STATED PROBLEM:
Copy each line below without leaving any out.

DATASET SECTION:
++++++++

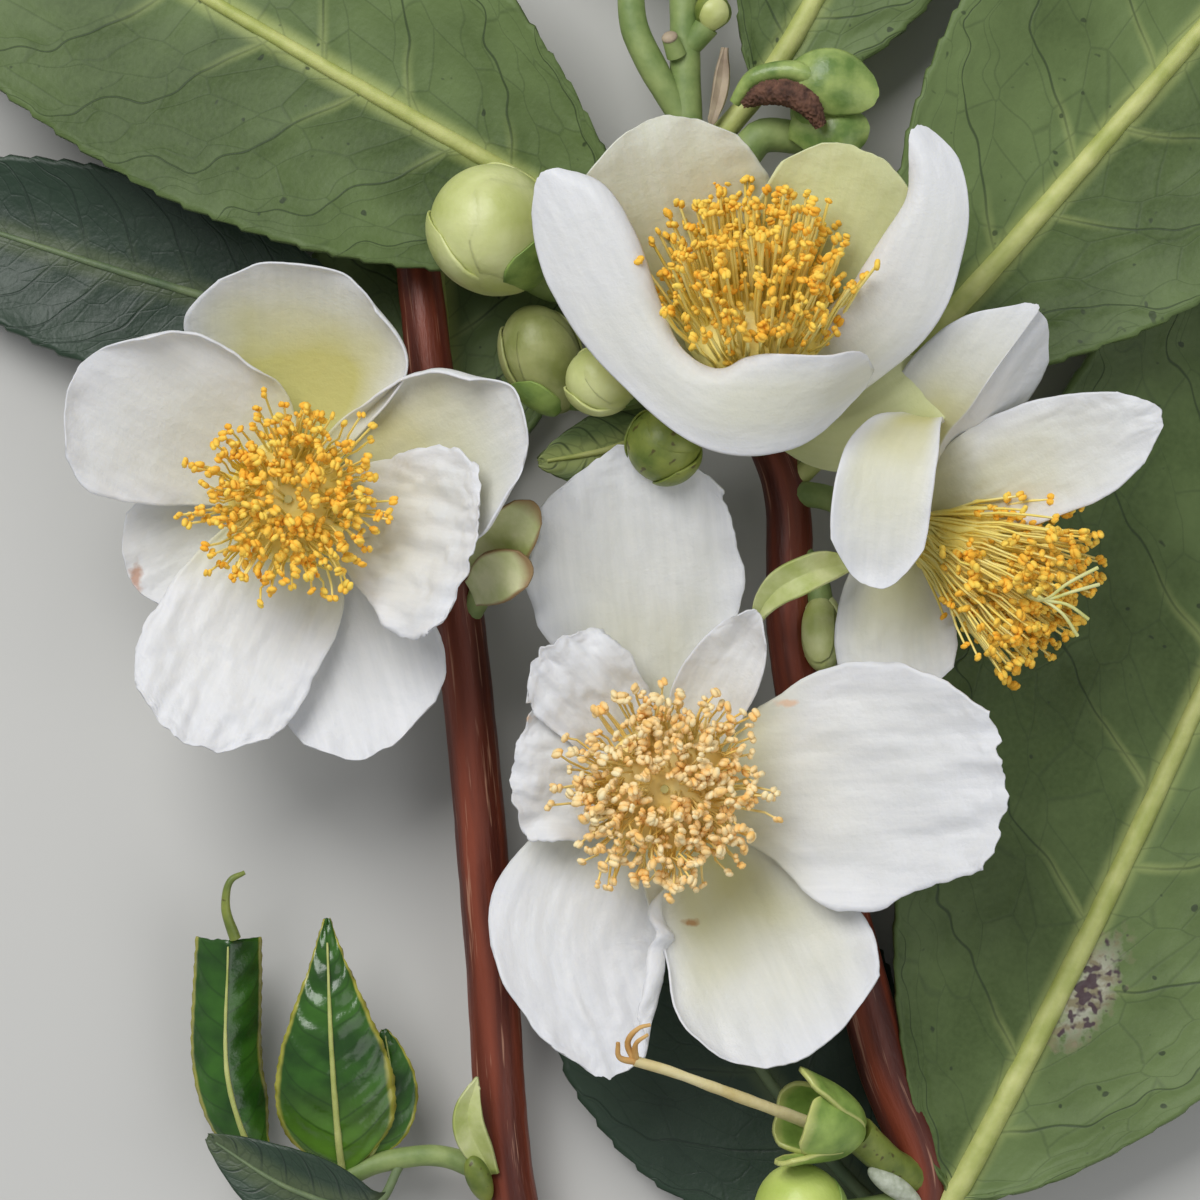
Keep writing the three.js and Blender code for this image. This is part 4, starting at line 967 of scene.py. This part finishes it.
def bloom_parts(name, bloom, number):
    facing = Vector(bloom["facing"]).normalized()
    base = seen(bloom["base"])
    seed = 10 * number
    parts = [petal(bloom, seed + i, **each) for i, each in enumerate(PETALS[name])]
    parts.append(lump(base + facing * 0.7, base + facing * HUB_TOP, HUB_RADIUS, PETAL, rings=12))
    piece(name + "_corolla", parts, "petal", name + "_petals")

    # Stamens stand round the short green style of the ovary
    spec = dict(bloom["boss"])
    foot = base + facing * (HUB_TOP + CLEARANCE)
    towards = seen(spec.pop("tip")) - foot
    slot, core = spec.pop("slot"), spec.pop("core")
    parts = [boss(foot, towards, towards.length, seed=seed, **spec),
             lump(foot, foot + towards * CORE_HEIGHT, core, spec["coat"], shape=mound, rings=14, sides=24,
                  knob=0.3, size=0.9),
             limb([foot, foot + towards * 0.35, foot + towards * 0.6], [0.5, 0.4, 0.35], STIGMA, count=10,
                  sides=10)]
    for k, line in enumerate(bloom.get("lobes", [])):
        line = [foot + towards * 0.55, *all_seen(STYLE_FORK, *line)]
        parts.append(limb(line, [0.26, 0.22, 0.13, 0.16], STIGMA, count=24, sides=10, seed=k))
    piece(name + "_boss", parts, slot, name + "_stamens")

    low = base - facing * CALYX_DEPTH
    high = base + facing * 0.4
    stalk = [base + facing * (0.8 - CALYX_DEPTH)] + all_seen(*bloom["stalk"])
    parts = [lump(low, high, CALYX_RADIUS * 0.8, SEPAL, rings=14),
             limb(stalk, [1.3, 1.1, 1.1], SHOOT, count=24, sides=14, knob=0.06)]
    for k in range(5):
        azimuth = 2 * math.pi * k / 5 + 0.3 * number
        parts.append(sepal(low, high + facing * 2.4, CALYX_RADIUS * 0.86, azimuth, 0.8, 0.8, SEPAL, seed + k,
                           flare=0.6))
    piece(name + "_cup", parts, "calyx", name + "_calyx")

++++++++

FULL ANSWER:
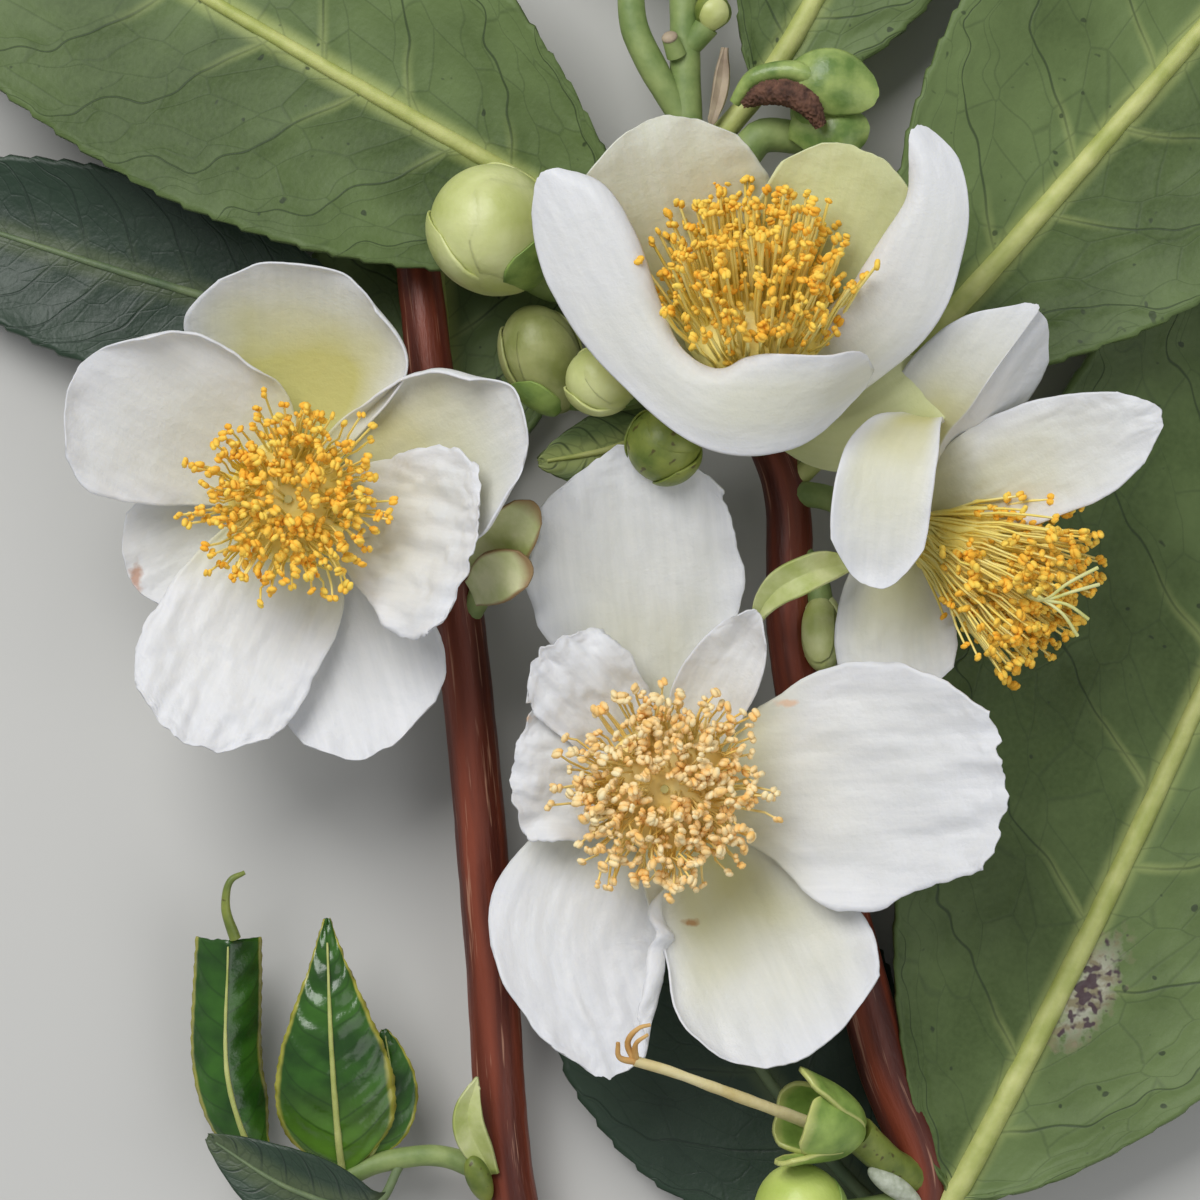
Keep writing the three.js and Blender code for this image. This is part 4, starting at line 967 of scene.py. This part finishes it.
def bloom_parts(name, bloom, number):
    facing = Vector(bloom["facing"]).normalized()
    base = seen(bloom["base"])
    seed = 10 * number
    parts = [petal(bloom, seed + i, **each) for i, each in enumerate(PETALS[name])]
    parts.append(lump(base + facing * 0.7, base + facing * HUB_TOP, HUB_RADIUS, PETAL, rings=12))
    piece(name + "_corolla", parts, "petal", name + "_petals")

    # Stamens stand round the short green style of the ovary
    spec = dict(bloom["boss"])
    foot = base + facing * (HUB_TOP + CLEARANCE)
    towards = seen(spec.pop("tip")) - foot
    slot, core = spec.pop("slot"), spec.pop("core")
    parts = [boss(foot, towards, towards.length, seed=seed, **spec),
             lump(foot, foot + towards * CORE_HEIGHT, core, spec["coat"], shape=mound, rings=14, sides=24,
                  knob=0.3, size=0.9),
             limb([foot, foot + towards * 0.35, foot + towards * 0.6], [0.5, 0.4, 0.35], STIGMA, count=10,
                  sides=10)]
    for k, line in enumerate(bloom.get("lobes", [])):
        line = [foot + towards * 0.55, *all_seen(STYLE_FORK, *line)]
        parts.append(limb(line, [0.26, 0.22, 0.13, 0.16], STIGMA, count=24, sides=10, seed=k))
    piece(name + "_boss", parts, slot, name + "_stamens")

    low = base - facing * CALYX_DEPTH
    high = base + facing * 0.4
    stalk = [base + facing * (0.8 - CALYX_DEPTH)] + all_seen(*bloom["stalk"])
    parts = [lump(low, high, CALYX_RADIUS * 0.8, SEPAL, rings=14),
             limb(stalk, [1.3, 1.1, 1.1], SHOOT, count=24, sides=14, knob=0.06)]
    for k in range(5):
        azimuth = 2 * math.pi * k / 5 + 0.3 * number
        parts.append(sepal(low, high + facing * 2.4, CALYX_RADIUS * 0.86, azimuth, 0.8, 0.8, SEPAL, seed + k,
                           flare=0.6))
    piece(name + "_cup", parts, "calyx", name + "_calyx")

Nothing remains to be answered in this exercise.